### WORK INSTRUCTIONS:
Each line from the one containing "Model this object" through the one containing "its shield can." must be echoed exactly, endpoints included, and every other line omitted.

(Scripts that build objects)
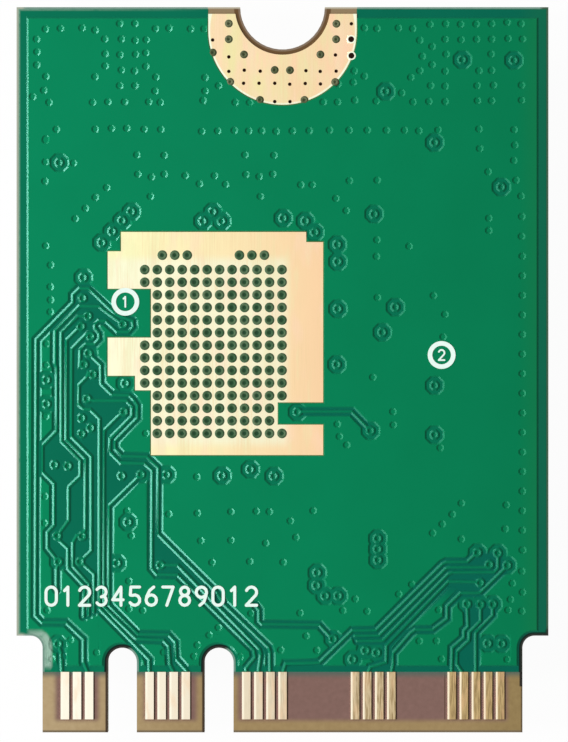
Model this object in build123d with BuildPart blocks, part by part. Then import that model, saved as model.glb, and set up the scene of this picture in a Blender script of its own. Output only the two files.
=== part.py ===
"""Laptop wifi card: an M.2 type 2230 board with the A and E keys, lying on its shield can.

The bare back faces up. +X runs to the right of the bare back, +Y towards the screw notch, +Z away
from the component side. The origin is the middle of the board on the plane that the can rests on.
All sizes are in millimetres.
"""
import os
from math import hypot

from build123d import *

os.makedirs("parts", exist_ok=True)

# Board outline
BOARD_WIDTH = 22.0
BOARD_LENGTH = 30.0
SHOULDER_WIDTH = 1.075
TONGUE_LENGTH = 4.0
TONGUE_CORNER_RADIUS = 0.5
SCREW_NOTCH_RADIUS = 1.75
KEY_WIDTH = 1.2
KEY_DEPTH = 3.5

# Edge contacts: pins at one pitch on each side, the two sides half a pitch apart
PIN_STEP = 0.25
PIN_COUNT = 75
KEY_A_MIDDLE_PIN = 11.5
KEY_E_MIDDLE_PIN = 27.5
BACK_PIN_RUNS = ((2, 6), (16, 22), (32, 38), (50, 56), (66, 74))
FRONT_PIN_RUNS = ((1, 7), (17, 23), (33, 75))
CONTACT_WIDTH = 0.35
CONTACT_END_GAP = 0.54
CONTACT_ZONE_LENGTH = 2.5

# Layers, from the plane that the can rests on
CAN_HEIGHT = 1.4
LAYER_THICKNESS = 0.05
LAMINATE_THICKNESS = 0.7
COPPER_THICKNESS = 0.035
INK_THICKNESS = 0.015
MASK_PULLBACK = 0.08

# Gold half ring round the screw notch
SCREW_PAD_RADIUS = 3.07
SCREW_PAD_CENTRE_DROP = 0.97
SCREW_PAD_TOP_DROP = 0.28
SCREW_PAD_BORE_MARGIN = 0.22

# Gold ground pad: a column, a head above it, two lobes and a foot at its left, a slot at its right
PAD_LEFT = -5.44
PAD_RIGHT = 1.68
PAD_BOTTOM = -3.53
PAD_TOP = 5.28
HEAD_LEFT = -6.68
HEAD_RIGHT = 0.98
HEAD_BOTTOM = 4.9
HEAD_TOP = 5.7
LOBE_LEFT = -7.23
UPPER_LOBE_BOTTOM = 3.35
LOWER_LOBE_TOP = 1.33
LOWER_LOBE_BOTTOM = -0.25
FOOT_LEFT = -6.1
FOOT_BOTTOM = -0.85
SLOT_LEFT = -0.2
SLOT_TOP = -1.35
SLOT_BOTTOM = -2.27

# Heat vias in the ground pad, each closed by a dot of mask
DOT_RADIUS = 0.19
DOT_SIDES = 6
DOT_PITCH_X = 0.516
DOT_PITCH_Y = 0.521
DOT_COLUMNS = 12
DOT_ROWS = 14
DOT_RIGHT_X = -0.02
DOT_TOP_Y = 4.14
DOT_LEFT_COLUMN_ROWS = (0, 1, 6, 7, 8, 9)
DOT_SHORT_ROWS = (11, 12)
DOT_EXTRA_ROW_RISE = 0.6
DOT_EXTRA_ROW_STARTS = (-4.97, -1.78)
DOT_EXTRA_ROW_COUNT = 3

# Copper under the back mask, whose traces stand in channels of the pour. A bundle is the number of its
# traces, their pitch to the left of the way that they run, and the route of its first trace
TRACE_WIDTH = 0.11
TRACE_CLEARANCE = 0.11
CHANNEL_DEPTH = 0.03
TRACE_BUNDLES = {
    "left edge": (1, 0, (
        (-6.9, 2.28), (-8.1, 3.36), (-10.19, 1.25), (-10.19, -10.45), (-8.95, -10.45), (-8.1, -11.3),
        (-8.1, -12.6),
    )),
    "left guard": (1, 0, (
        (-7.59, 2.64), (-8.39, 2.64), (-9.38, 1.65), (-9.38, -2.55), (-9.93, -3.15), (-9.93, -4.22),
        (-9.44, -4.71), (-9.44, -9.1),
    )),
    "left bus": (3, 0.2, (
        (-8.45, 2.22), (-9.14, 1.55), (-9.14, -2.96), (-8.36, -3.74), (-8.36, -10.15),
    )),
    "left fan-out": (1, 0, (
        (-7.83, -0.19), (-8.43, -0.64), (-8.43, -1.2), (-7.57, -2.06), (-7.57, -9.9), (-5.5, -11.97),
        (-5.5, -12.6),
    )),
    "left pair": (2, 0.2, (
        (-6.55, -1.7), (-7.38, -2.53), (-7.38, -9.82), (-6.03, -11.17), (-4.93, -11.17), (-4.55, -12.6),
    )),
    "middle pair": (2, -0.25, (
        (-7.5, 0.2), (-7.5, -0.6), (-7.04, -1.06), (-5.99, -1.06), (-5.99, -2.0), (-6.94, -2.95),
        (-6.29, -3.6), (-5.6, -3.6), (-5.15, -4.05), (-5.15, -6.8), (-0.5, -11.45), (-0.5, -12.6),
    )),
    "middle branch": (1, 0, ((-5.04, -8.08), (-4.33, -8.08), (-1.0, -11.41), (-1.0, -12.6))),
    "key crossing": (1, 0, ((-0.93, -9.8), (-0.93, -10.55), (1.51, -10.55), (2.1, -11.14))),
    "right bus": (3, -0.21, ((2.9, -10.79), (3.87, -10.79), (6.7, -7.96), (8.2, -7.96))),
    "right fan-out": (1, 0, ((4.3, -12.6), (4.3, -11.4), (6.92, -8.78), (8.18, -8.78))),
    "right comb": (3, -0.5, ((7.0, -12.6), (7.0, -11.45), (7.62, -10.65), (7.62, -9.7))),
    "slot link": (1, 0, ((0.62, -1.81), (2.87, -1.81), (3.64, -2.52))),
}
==
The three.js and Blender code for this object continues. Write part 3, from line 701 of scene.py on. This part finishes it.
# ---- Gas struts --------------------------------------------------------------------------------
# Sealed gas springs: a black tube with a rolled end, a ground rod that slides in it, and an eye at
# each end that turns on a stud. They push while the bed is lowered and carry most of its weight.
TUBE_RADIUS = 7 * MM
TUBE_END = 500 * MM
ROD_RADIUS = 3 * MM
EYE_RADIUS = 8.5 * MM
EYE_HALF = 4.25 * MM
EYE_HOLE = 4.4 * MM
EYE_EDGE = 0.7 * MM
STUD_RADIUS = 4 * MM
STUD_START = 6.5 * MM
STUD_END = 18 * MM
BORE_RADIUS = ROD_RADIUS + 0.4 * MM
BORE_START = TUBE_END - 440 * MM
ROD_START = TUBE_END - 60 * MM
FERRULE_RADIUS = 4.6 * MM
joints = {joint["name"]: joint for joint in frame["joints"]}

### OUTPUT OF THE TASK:
Model this object in build123d with BuildPart blocks, part by part. Then import that model, saved as model.glb, and set up the scene of this picture in a Blender script of its own. Output only the two files.
=== part.py ===
"""Laptop wifi card: an M.2 type 2230 board with the A and E keys, lying on its shield can.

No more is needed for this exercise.